There are two ways in which to view a suffering Christ, first, as bruised of Jehovah; secondly, as rejected of men. In the former, He stood alone; in the latter, we have the honor of being associated with Him. In the former, I say, He stood alone, for who could have stood with Him? He bore the wrath of God alone; He traveled in solitude down into “the rough valley that had neither been eared nor sown,” and there He settled forever the question of our sins. With this we had nothing to do, though to this we are eternally indebted for everything. He fought the fight and gained the victory alone, but He divides the spoils with us. He was in solitude “in the horrible pit and the miry clay”; but directly He planted His foot on the everlasting “rock” of resurrection, He associates us with Him. He uttered the cry alone; He sings the “new song” in company (Psalm 40:2-3).
Now the question is, shall we refuse to suffer from the hand of man with Him who suffered from the hand of God for us? That it is, in a certain sense, a question, is evident, from the Spirit’s constant use of the word “if,” in connection with it.—”If indeed we suffer with Him” (Rom 8:17b)—”If we endure, we shall also reign” (2 Tim 2:12). There is no such question as to sonship. We do not reach the high dignity of sons through suffering, but through the quickening power of the Holy Spirit, founded on the accomplished work of Christ, according to God’s eternal counsel. This can never be touched. We do not reach the family through suffering. The apostle does not say, “That ye may be counted worthy of the family of God for which ye also suffer.” They were in the family already; but they were bound for the kingdom, and their road to that kingdom lay through suffering; and not only so, but the measure of suffering for the kingdom would be according to their devotedness and conformity to the King. The more like we are to Him, the more we shall suffer with Him; and the deeper our fellowship with Him in the suffering, the deeper will be our fellowship in the glory. There is a difference between the house of the Father and the kingdom of the Son: in the former, it will be a question of capacity; in the latter, a question of assigned position. All my children may be around my table, but their enjoyment of my company and conversation will entirely depend on their capacity. One may be seated on my knee, in the full enjoyment of his relationship, as a child, yet perfectly unable to comprehend a word I say; another may exhibit uncommon intelligence in conversation, yet not be a whit happier in his relationship than the infant on my knee. But when it becomes a question of service for me, or public identification with me, it is evidently quite another thing. This is but a feeble illustration of the idea of capacity in the Father’s house, and assigned position in the kingdom of the Son.

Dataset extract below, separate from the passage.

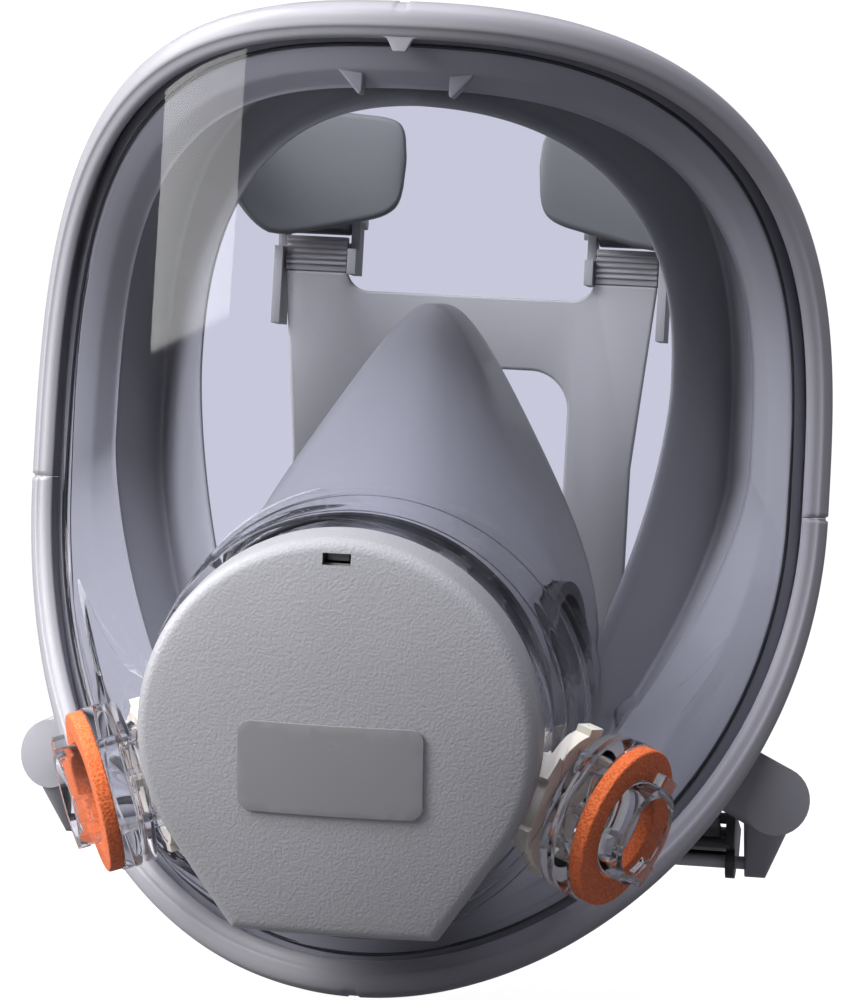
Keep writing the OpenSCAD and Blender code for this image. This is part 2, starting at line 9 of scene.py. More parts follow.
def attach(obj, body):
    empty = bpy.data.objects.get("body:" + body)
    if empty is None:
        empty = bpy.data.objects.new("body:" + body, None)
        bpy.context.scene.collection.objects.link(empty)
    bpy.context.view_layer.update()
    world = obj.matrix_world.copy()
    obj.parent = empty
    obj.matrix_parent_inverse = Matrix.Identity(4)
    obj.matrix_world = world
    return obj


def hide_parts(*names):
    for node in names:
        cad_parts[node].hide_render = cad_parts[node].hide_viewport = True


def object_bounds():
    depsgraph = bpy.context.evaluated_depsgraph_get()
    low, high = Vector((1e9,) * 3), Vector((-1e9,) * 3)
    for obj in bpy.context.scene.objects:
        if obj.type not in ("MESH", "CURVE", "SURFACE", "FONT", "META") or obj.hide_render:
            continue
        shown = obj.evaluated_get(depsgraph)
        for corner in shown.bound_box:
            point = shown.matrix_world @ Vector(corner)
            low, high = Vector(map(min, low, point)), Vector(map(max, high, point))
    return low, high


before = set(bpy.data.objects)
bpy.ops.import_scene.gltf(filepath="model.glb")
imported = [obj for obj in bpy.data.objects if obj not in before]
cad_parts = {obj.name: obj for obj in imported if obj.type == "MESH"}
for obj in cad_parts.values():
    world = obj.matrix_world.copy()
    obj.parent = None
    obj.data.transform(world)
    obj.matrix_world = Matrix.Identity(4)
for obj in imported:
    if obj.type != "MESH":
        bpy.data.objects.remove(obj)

But let it be remembered that our suffering with Christ is not a yoke of bondage, but a matter of privilege; not an iron rule, but a gracious gift; not constrained servitude, but voluntary devotedness.

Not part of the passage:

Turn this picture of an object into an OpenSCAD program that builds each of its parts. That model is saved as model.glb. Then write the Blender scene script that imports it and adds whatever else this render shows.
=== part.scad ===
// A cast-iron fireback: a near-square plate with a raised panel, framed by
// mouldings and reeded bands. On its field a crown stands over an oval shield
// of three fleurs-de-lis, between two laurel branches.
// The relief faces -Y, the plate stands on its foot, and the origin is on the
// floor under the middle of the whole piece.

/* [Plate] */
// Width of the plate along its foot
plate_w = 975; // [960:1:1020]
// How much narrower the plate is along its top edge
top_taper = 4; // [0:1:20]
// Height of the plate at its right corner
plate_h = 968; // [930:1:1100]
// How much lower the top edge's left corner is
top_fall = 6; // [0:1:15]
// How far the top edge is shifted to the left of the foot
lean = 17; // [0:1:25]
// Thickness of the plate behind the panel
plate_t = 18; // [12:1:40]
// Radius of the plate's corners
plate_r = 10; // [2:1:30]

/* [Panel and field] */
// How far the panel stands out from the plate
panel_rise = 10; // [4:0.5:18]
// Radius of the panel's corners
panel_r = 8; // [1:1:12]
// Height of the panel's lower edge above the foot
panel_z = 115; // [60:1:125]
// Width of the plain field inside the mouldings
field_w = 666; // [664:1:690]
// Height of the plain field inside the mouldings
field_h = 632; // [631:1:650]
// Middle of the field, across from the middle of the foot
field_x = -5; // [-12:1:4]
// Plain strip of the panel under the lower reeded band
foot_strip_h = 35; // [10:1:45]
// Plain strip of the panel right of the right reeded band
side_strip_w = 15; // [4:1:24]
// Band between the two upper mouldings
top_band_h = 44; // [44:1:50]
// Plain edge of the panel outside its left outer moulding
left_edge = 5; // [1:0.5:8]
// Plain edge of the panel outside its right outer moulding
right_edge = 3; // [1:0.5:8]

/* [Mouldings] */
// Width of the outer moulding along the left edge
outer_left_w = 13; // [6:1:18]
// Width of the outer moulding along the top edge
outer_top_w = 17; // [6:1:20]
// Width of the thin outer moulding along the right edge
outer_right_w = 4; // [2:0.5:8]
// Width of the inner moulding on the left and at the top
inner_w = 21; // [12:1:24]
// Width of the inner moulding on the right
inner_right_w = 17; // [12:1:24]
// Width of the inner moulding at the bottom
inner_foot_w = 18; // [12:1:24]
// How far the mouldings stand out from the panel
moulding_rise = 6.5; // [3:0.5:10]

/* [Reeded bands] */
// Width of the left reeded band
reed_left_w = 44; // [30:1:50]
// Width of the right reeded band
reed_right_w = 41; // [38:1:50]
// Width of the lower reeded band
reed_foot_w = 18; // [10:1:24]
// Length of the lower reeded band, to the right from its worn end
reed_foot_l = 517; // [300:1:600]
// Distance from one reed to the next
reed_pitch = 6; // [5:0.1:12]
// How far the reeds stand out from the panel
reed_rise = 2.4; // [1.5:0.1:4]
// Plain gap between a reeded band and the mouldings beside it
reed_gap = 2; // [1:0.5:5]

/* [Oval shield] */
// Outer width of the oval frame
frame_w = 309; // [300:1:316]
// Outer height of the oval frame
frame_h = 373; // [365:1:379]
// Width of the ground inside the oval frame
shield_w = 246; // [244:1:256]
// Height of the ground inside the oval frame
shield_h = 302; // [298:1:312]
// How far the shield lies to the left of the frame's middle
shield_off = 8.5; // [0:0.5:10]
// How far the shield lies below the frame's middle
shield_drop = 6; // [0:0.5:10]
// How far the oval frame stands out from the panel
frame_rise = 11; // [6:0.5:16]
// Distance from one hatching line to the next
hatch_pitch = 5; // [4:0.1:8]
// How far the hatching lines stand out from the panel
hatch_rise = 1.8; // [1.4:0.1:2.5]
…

“For to you it has been granted on behalf of Christ, not only to believe in Him, but also to suffer for His sake” (Phil 1:29). Moreover, there can be little doubt but that the real secret of suffering for Christ is to have the heart’s affections centered in Him. The more I love Jesus, the closer I shall walk with Him, and the closer I walk with Him, the more faithfully I shall imitate Him, and the more faithfully I imitate Him, the more I shall suffer with Him. Thus it all flows from love to Christ; and then it is a fundamental truth that “we love Him because He first loved us” (1 John 4:19). In this, as in everything else, let us beware of a legal spirit; for it must not be imagined that a man with the yoke of legality round his neck is suffering for Christ. Alas! It is much to be feared that such a one does not know Christ, does not know the blessedness of sonship, has not yet been established in grace, is rather seeking to reach the family by works of law than to reach the kingdom by the path of suffering.

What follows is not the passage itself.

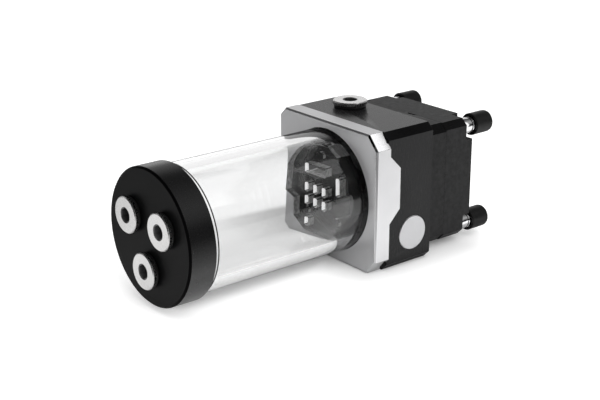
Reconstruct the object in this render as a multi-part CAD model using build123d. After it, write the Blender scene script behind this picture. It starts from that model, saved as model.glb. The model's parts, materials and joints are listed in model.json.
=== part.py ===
from build123d import *
import os
from math import asin, cos, degrees, radians, sin, sqrt

# Coolant pump with a clear tube reservoir, lying on its side. Millimetres.
# While it is built, X = 0 is the front face of the silver shell and the tube's
# axis is the X axis. The cap is towards -X, the pump and its feet towards +X,
# the side badge faces -Y and the plugged port of the block faces +Z.

# Reservoir tube
tube_outer = 60.0
tube_wall = 5.0
tube_showing = 87.25
tube_play = 0.1

# End cap
cap_wall = 1.8
cap_thickness = 13.6
cap_edge = 0.9
cap_grip = 8.0
cap_end_play = 0.2
seal_wire = 1.9
ring_corner = 0.28
cap_seal_setback = 3.5

# Screw ports and their plugs, standard quarter-inch parallel pipe thread
port_radius = 6.58
port_depth = 9.0
port_waterway = 5.2
port_circle = 15.0
port_turn = 31.0
plug_play = 0.08
plug_head_radius = 8.5
plug_head = 2.0
plug_edge = 0.35
plug_stem = 5.5
plug_key = 6.0
plug_key_depth = 3.8
gasket_thickness = 1.5
gasket_inset = 0.6
gasket_play = 0.05

# Block: silver shell over a black base
block_wall = 4.1
shell_side = 1.4
shell_depth = 8.6
shell_plate = 2.4
shell_lip = 1.5
shell_play = 0.1
shell_bevel = 0.8
shell_hole_play = 0.3
shell_badge_cut = (6.0, 6.9)
shell_far_cut = (4.3, 4.3)
tab_reach = 6.4
tab_centre = 6.8
tab_root = 33.0
tab_tip = 20.1
base_rear = 36.8
base_cut = 3.45

# Hollows of the base
tube_seat = 14.0
floor_step = 3.0
floor_rim_play = 0.1
base_seal_setback = 3.0
inlet_radius = 7.0
block_port_setback = 10.8
block_port_offset = 12.9
block_port_bottom = 9.0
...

On the other hand, let us see that we are not shrinking from our Master’s cup and baptism. Let us not profess to enjoy the benefits which His cross secures, while we refuse the rejection which that cross involves. We may rest assured that the road to the kingdom is not enlightened by the sunshine of this world’s favor, nor strewed with the roses of its prosperity. If a Christian is advancing in the world, he has much reason to apprehend that he is not walking in company with Christ. “If anyone serves Me, let him follow Me; and where I am, there My servant will be also” (John 12:26). What was the goal of Christ’s earthly career? Was it an elevated, influential position in this world? By no means. What then? He found His place on the cross, between two condemned malefactors. But, it will be said, God was in this. True; yet man was in it likewise. And this latter truth is what must inevitably secure our rejection by the world, if only we keep in company with Christ. The companionship of Christ, which lets me into heaven, casts me out of earth; and to talk of the former, while I am ignorant of the latter, proves there is something wrong. If Christ were on earth now, what would His path be? Whither would it tend? Where would it terminate? Would we like to walk with Him? Let us answer those inquiries under the edge of the Word, and under the eye of the Almighty; and may the Holy Spirit make us faithful to an absent, a rejected, a crucified Master. The man who walks in the Spirit will be filled with Christ; and, being filled with Him, he will not be occupied with suffering, but with Him for whom he suffers. If the eye is fixed on Christ, the suffering will be as nothing in comparison with the present joy and future glory.
Endnotes
1Charles Henry Mackintosh (1820-1896) was born in County Wicklow, Ireland, converted at 18, and became a fervent advocate of grace principles, ministering chiefly among the Brethren Assemblies in the British Isles. It is his warm-hearted evangelical writings that have continued to bless Bible Christians all over the world.